While gas savings is a big reason for EV purchases, electric cars have many other benefits as well. Consumers find EVs appealing because they do not produce polluting tailpipe emissions, thus reducing carbon footprints. Owners also report that EVs have better performance, including a quieter and smoother drive. In addition, EVs accelerate faster and require less maintenance than vehicles with traditional gas-fueled engines.

Charging access a top concern

Although adoption has increased, many people considering an EV are waiting because of certain concerns or are unable to find a vehicle to purchase. Adoption has been a bit slower due to several factors, including a low supply of electric vehicles as a result of the pandemic-related chip shortage and supply chain issues.

Many consumers are also concerned about driving range. Deloitte found that 20% of consumers electing to not purchase an EV did so because of the limited driving range, which is often only 100 miles per charge. Drivers must find a charging station before the charge expires and wait for the battery to recharge before continuing.

Both manufacturers and consumers are concerned about the number of EV cars needing charging stations compared to vehicles on the road. According to EY, 88% of EV owners have access to residential charging but need access to public charging on a round trip over 100 miles. EY also found that the U.S. will need 3 million public charging stations by 2030 and 8 million by 2035 to meet the demand on the road. This is a nine-fold increase in current public charging stations.

Impact of hacks on EV purchases

The current issues with cyberattacks on charging stations may have a short-term impact on EV purchases.
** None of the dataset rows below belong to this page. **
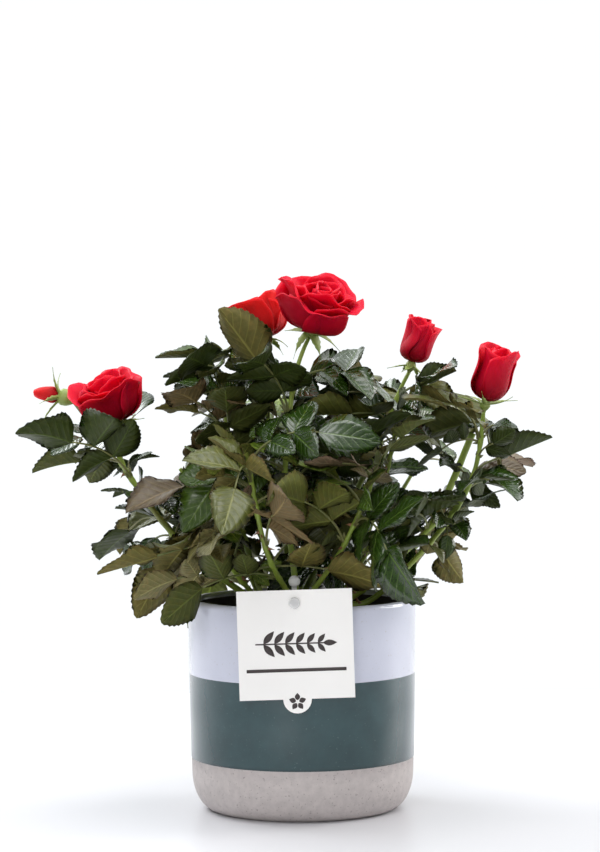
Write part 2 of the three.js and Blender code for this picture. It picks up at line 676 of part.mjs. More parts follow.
// A sepal is a narrow blade rooted deep in the hip
function sepalSolid(sepal) {
  const place = (ahead, wide, high) => sepal.root.clone().addScaledVector(sepal.forward, ahead * sepal.size)
    .addScaledVector(sepal.side, wide).addScaledVector(sepal.up, high);
  const points = [place(0, 1.4, 0.4), place(0, -1.4, 0.4), place(0, 0, -0.8), place(0.42, 2.1, 0),
      place(0.42, -2.1, 0),
    place(1, 0, 0)];
  return solidOf(points, [[0, 1, 4], [0, 4, 3], [3, 4, 5], [2, 0, 3], [2, 4, 1], [2, 3, 5], [2, 5, 4],
      [1, 0, 2]]);
}

function calyxSolid(bloom) {
  const hip = whorl(bloom.foot, bloom.axis, [[1.7, 0], [hipRadius, 3.2], [2.9, hipHeight]], 5, 0, 6);
  return joined([hip, ...bloom.sepals.map(sepalSolid)]);
}

// Pot, soil, canes, tag and pick
function latheOf(profile, sides) {
  const shape = new THREE.LatheGeometry(profile.map(([r, z]) => new THREE.Vector2(r, z)), sides);
  shape.rotateX(Math.PI / 2);
  shape.deleteAttribute('normal');
  shape.deleteAttribute('uv');
  return shape;
}

function solidOfGeometry(geometry) {
  geometry.deleteAttribute('normal');
  geometry.deleteAttribute('uv');
  const merged = mergeVertices(geometry, 1e-4);
  return new wasm.Manifold(new wasm.Mesh({
    numProp: 3,
    vertProperties: new Float32Array(merged.attributes.position.array),
    triVerts: new Uint32Array(merged.index.array),
  }));
}

const innerRim = rimRadius - wallWidth;
const innerCorner = [cornerRadius - wallWidth, cornerHeight + 8];
const lipHeight = potHeight - 3.5;
const innerFoot = footRadius - 3;

function potProfile() {
  const corner = [0.25, 0.5, 0.75].map((share) => {
    const angle = (Math.PI / 2) * share;
    return [footRadius + (cornerRadius - footRadius) * Math.sin(angle),
        cornerHeight * (1 - Math.cos(angle))];
  });
  return [[0, 0], [footRadius, 0], ...corner, [cornerRadius, cornerHeight], [rimRadius - 1.1,
      potHeight / 2],
    [rimRadius, lipHeight], [rimRadius - 0.9, potHeight - 0.8], [rimRadius - wallWidth / 2, potHeight],
    [innerRim + 0.9, potHeight - 0.8], [innerRim, lipHeight], innerCorner, [innerFoot, floorDepth], [0,
        floorDepth]];
}

function soilSolid() {
  const gap = clearance + 0.05;
  const share = (soilLevel - innerCorner[1]) / (lipHeight - innerCorner[1]);
  const topRadius = innerCorner[0] + (innerRim - innerCorner[0]) * share;
  const plug = solidOfGeometry(latheOf([[0, floorDepth + gap], [innerFoot - gap, floorDepth + gap],
    [innerCorner[0] - gap, innerCorner[1]], [topRadius - gap, soilLevel], [0, soilLevel]], potSides));
  const slot = new THREE.BoxGeometry(pickWidth + 2 * clearance, pickDepth + 2 * clearance, 60);
  slot.translate(tagCentre.x, pickReach, pickFoot - clearance + 30);
  return plug.subtract(solidOfGeometry(slot));
}

function caneGeometry([x, y]) {
  const foot = soilLevel + clearance;
  const profile = [[0, foot], [5.6, foot], [4.3, foot + 1.8], [5.1, caneLevel - 3], [5.7, caneLevel],
      [4.4, caneLevel + 3.6],
    [0, caneLevel + 5.4]];
  return latheOf(profile, 7).translate(x, y, 0);
}

function tagGeometry() {
  const [right, low] = [tagWidth / 2, -tagHeight / 2];
  const outline = new THREE.Shape();
  outline.moveTo(-right, low);
  outline.lineTo(-tabRadius, low);
  outline.absarc(0, low, tabRadius, Math.PI, 2 * Math.PI, false);
  outline.lineTo(right, low);
  outline.lineTo(right, -low);
  outline.lineTo(-right, -low);
  outline.closePath();
  const hole = new THREE.Path();
  hole.absarc(0, pegHeight - tagCentre.z, pegRadius + 0.5, 0, 2 * Math.PI, true);
  outline.holes.push(hole);
  const card = new THREE.ExtrudeGeometry(outline, { depth: tagDepth, bevelEnabled: false,
      curveSegments: 8 });
  card.rotateX(Math.PI / 2);
  card.translate(0, 0, tagCentre.z - pegHeight);
  card.rotateY(-radians(tagTiltDeg));
  return card.translate(tagCentre.x, tagCentre.y, pegHeight);
}

function pickSolid() {
  const blade = new THREE.BoxGeometry(pickWidth, pickDepth, pickLevel - pickFoot);
  blade.translate(tagCentre.x, pickReach, (pickLevel + pickFoot) / 2);
  const knob = new THREE.SphereGeometry(knobRadius, 10, 6);
  knob.rotateX(Math.PI / 2).translate(tagCentre.x, pickReach, pickLevel);
  const cardFront = tagCentre.y - tagDepth;
  const pegLength = pickReach - cardFront + clearance + 0.6;
  const peg = new THREE.CylinderGeometry(pegRadius, pegRadius, pegLength, 10);
  peg.translate(tagCentre.x, pickReach - pegLength / 2, pegHeight);
  const button = new THREE.CylinderGeometry(buttonRadius, buttonRadius, 1.3, 14);
  button.translate(tagCentre.x, cardFront - clearance - 0.65, pegHeight);
  return joined([blade, knob, peg, button].map(solidOfGeometry));
}

growBoughs();
seatBlooms();
growLeaves();

addPiece('pot', latheOf(potProfile(), potSides), '#b9bdca', 0.3);
addPiece('soil', geometryOf(soilSolid()), '#3b2a1e', 0.95);
addPiece('tag_card', tagGeometry(), '#efece6', 0.6);
addPiece('tag_pick', geometryOf(pickSolid()), '#e8ecef', 0.2);
Object.entries(canes).forEach(([name, place]) => addPiece(`cane_${name}`, caneGeometry(place),
    '#6b5a33', 0.7));

shoots.forEach((shoot) => {
  const below = shoot.stem.slice(0, shoot.bare + 1);
  addPiece(`bough_${shoot.name}`, geometryOf(limb(below, below.map((_, i) => 2 - 0.08 * i), 6)),
      '#6f8a35', 0.5);
  const above = shoot.stem.slice(shoot.bare);
  const leaving = above[1].clone().sub(above[0]).normalize();
  above[0] = above[0].clone().addScaledVector(leaving, clearance);
  const radii = above.map((_, i) => boughRadius + (tipRadius - boughRadius) * (i / (above.length - 1)));
  const pieces = [limb(above, radii, 5), ...shoot.grown.map(leafSolid)];
  if (shoot.name === 'left') {
    const twig = [stemPoint(shoot, budTwig.from), vector(budTwig.via), vector(budTwig.end)];
    pieces.push(limb(twig, [1, 0.9, 0.9], 4));
  }
  addPiece(`leaves_${shoot.name}`, geometryOf(joined(pieces)), '#33502c', 0.4);
});
addPiece('pruned_stub', geometryOf(limb(prunedStub.stem, prunedStub.stem.map(() => prunedStub.radius),
    6)), '#6f8a35', 0.5);

blooms.forEach((bloom) => {
  addPiece(`calyx_${bloom.name}`, geometryOf(calyxSolid(bloom)), '#7d9a4a', 0.5);
  addPiece(`bloom_${bloom.name}`, geometryOf(petalsSolid(bloom)), petalColour, 0.6);
});

export default group;
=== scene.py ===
from itertools import combinations
from math import copysign, cos, dist, exp, hypot, pi, radians, sin, sqrt
import bpy
import numpy as np
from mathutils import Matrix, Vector, noise


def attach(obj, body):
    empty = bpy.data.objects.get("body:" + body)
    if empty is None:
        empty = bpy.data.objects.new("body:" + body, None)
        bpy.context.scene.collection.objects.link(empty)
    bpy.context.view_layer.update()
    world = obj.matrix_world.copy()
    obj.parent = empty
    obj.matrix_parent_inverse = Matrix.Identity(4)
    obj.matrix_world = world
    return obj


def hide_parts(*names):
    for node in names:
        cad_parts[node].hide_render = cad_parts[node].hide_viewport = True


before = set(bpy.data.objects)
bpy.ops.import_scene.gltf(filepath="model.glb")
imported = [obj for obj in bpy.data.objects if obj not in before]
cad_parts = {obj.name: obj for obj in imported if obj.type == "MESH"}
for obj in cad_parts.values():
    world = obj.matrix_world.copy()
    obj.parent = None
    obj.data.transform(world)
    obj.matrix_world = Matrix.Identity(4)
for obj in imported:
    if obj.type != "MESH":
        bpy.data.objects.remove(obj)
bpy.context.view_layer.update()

mm = 0.001
up = np.array([0.0, 0.0, 1.0])
scene = bpy.context.scene


# Small helpers for points in millimetres
def point(*values):
    return np.array(values, float)


def unit(v):
    return v / sqrt(v @ v)


def cross(a, b):  # of two vectors, or of stacks with x, y and z first
    return np.array([a[1] * b[2] - a[2] * b[1], a[2] * b[0] - a[0] * b[2], a[0] * b[1] - a[1] * b[0]])


def around(one, two, angle):  # a direction between two others
    return one * cos(angle) + two * sin(angle)


def turned(v, axis, angle):  # axis is a unit vector
    return around(v, cross(axis, v), angle) + axis * (axis @ v) * (1 - cos(angle))


def mix(a, b, share):
    return a + (b - a) * share


def smooth(share):
    share = min(max(share, 0.0), 1.0)
    return share * share * (3 - 2 * share)


def dice(seed):  # the same draws on every machine
    state = seed * 7919 + 17

    def roll():
        nonlocal state
        state = (state * 1664525 + 1013904223) % 4294967296
        return state / 4294967296
    return roll


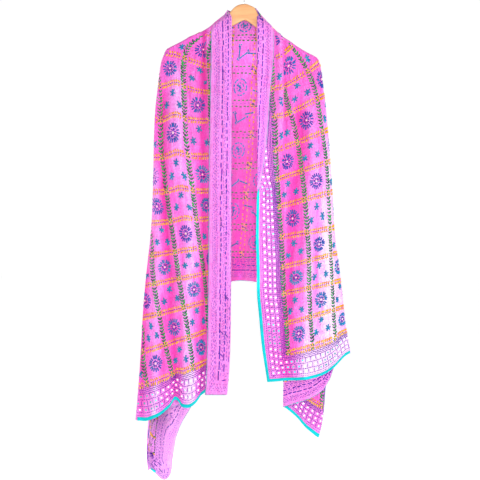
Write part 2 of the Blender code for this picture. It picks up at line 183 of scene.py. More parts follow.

With consumers already concerned about the access to public charging stations and the shortage of stations compared to demand, any issue that makes charging an EV vehicle harder is likely to be a roadblock (pun intended), especially for those on the fence. While the recent attacks did not have a severe impact, they did take the charging stations offline. This further limited the ability of consumers to charge their cars.

EV makers and charging station manufacturers need to address the cybersecurity issue with charging stations. By creating standard security protocols for charging stations, the industry can improve the overall security for drivers in terms of protecting themselves and their vehicles, as well as ensure that charging stations are not out of operation from an attack. Additionally, the EV industry needs to create standard protocols for the networks and connectivity used by local and state municipalities for charging stations, as well as standard processes to ensure security patches are routinely applied.

Electric vehicles offer a solution to many current challenges, including costs for consumers and environmental issues. By quickly and proactively addressing the cybersecurity of charging stations, the EV industry can remove that concern for consumers.